The irony of the Tea Party revolt, of course, is that it undermines the private sector more than it reins in “big government.” The S&P downgrade resulted in a “flight to quality,” meaning that investors bought US government debt – thus increasing its price and lowering the rate that the federal government pays to borrow.

It was the value of the stock market that fell sharply – which makes sense, given that counter-cyclical policy is now severely constrained. The government part of the credit system has been strengthened, relatively speaking, by developments over the past few months. It is the private sector – where investment and entrepreneurial activity are needed to generate growth and employment – that has taken a beating.
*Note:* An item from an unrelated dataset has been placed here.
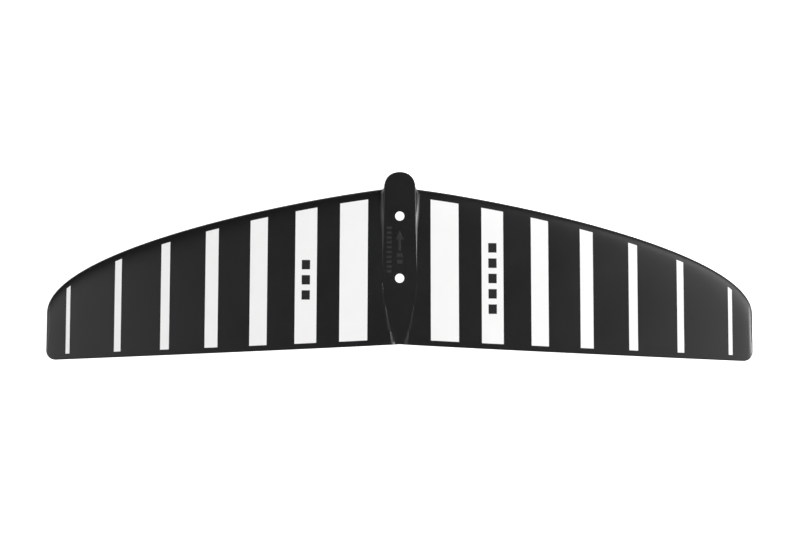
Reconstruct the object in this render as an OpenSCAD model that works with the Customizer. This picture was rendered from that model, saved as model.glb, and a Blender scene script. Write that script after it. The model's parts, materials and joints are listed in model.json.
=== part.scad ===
// Hydrofoil stabiliser: a moulded, foam-cored wing that bolts under the tail of a fuselage.
// The origin is on the mating face, midway between the two bolts. +Y is forward, +X is to the
// right, and +Z points out of the mating face.

/* [Planform] */
// Span from tip to tip
span = 410; // [330:1:500]
// Leading edge ahead of the bolts' midpoint, at the root
root_lead = 34.2; // [31:0.1:44]
// Trailing edge behind the bolts' midpoint, at the root
root_trail = 56.3; // [46:0.1:70]
// Leading edge behind the bolts' midpoint, at the tip
tip_lead = 38.7; // [34:0.1:46]
// How far the trailing edge falls back from root to tip
trail_sweep = 9.7; // [6:0.1:16]
// How much the leading edge bulges forward of a plain parabola, as a share
lead_bow = 0.062; // [0:0.001:0.1]
// Radius of the rear corner of the tip
tip_corner = 6; // [3:0.5:8]
// How much the chord lines fan out towards the trailing edge, as a slope at the tip
fan = 0.0145; // [0:0.0005:0.02]

/* [Section] */
// Greatest thickness as a share of the chord
thickness_share = 0.082; // [0.068:0.001:0.1]
// Depth of the downward camber as a share of the chord
camber_share = 0.015; // [0.005:0.001:0.02]
// Thickness of the blunt trailing edge
trail_edge = 0.8; // [0.5:0.1:1.2]
// Skin thickness as a share of the local section thickness
skin_share = 0.1; // [0.09:0.005:0.11]
// Angle between the chord line and the mating face
incidence = 3; // [2.6:0.1:3.4]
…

Unless and until America’s private sector recovers, investment and job creation will continue to stagnate. But today’s atmosphere of fear and aggressive budget tactics are combining to undermine private-sector confidence and spending power.

As Jonathan Swift put it in 1727, “Party is the madness of many, for the gain of the few.”

I highlight the above paragraphs partly because it expands on something that I have noted.  The Republican politicians, the Tea Party, and Financial talking heads on “news” shows  may not believe in Keynesian economics.  Maybe not consciously, but viscerally, the market does seem to believe in Keynesian economics.  The market sees the government austerity coming.  They know this will lead to a second dip recession, and they want out of stocks and into safe US Government bonds in a big way.


Scars Left by ‘Great Recession’ Will Be Hard to Erase

Scars Left by ‘Great Recession’ Will Be Hard to Erase on Yahooo!  Am I repeating myself often enough?  See the video below.


An excerpt from the article:

But there is hope, says Peck. There are things that can be done to erase these permanent stains and turn the economy around by putting people back to work: invest in infrastructure that is crumbling anyway, and create a Manhattan type project to create breakthrough innovation that will make the U.S. more globally competitive.

Unfortunately, these two ideas likely fall on deaf ears because it seems the current U.S. Congress is more prone to playing visceral partisan politics vs. working towards the good of the American people

Well, not really all of Congress. Just the Republican minority is bent on ruining the country for political and their own economic gain.


A Success Story as Big as Texas? Actually, That’s a Myth

A Success Story as Big as Texas? Actually, That’s a Myth from  Paul Krugman.

Of course, Texas has faster job growth than the rest of the country; it always does [because of immigration – added by ssg:]. The question is whether relative to that trend the state has done remarkably well. And it hasn’t: the unemployment rate in Texas is slightly higher than the rate in New York.

Krugman bases his analysis on three economic models.  I like the use of models.  Building electronic simulation models is how I made a career.


The President’s Bold Jobs Bill (Maybe)

The President’s Bold Jobs Bill (Maybe), yet another good one from Robert Reich. Of his ten suggestions, here are three I particularly like:

3. Create an infrastructure bank authorized to borrow $300 billion a year to repair and upgrade the nation’s roads, bridges, ports, airports, school buildings, and water and sewer systems.

4. Amend bankruptcy laws to allow distressed homeowners to declare bankruptcy on their primary residence, so they can reorganize their mortgage loans.

5. Allow distressed homeowners to sell a portion of their mortgages to the FHA, which would take a proportionate share of any upside gains when the homes are sold.

These article are  like Lay’s Potato Chips, I can’t choose just one.

 


How Austerity Is Ushering in a Global Recession

How Austerity Is Ushering in a Global Recession is another one from Robert Reich.

But chalk up a big part of Europe’s slowdown to the politics and economics of austerity. Europe – including Britain – have turned John Maynard Keynes on his head. They’ve been cutting public spending just when they should be spending more to counteract slowing private spending.

The United States has been moving in the same bizarre direction. Cutbacks by state and local governments have all but negated the federal government’s original stimulus, and no one in Washington is talking seriously about a second. The pitiful showdown over increasing the debt limit has produced the opposite: a Rube-Goldberg-like process for capping spending rather than increasing it, and a public that’s being sold the Republican lie that less government spending means more jobs.

It is getting to the point that it is  hard to choose just one article like this to post. Unfortunately, these types of articles can’t be written fast enough to counter the propaganda that makes people think they just know from common sense that cutting government spending is the solution to a lack of private spending in the economy. This kind of common sense is how stampedes are built.

This collapse is not just the pricking of a bubble, it is a bubble in reverse.  It is like a sealed, empty can that is suddenly cooled down.  It sucks itself in until it is crushed.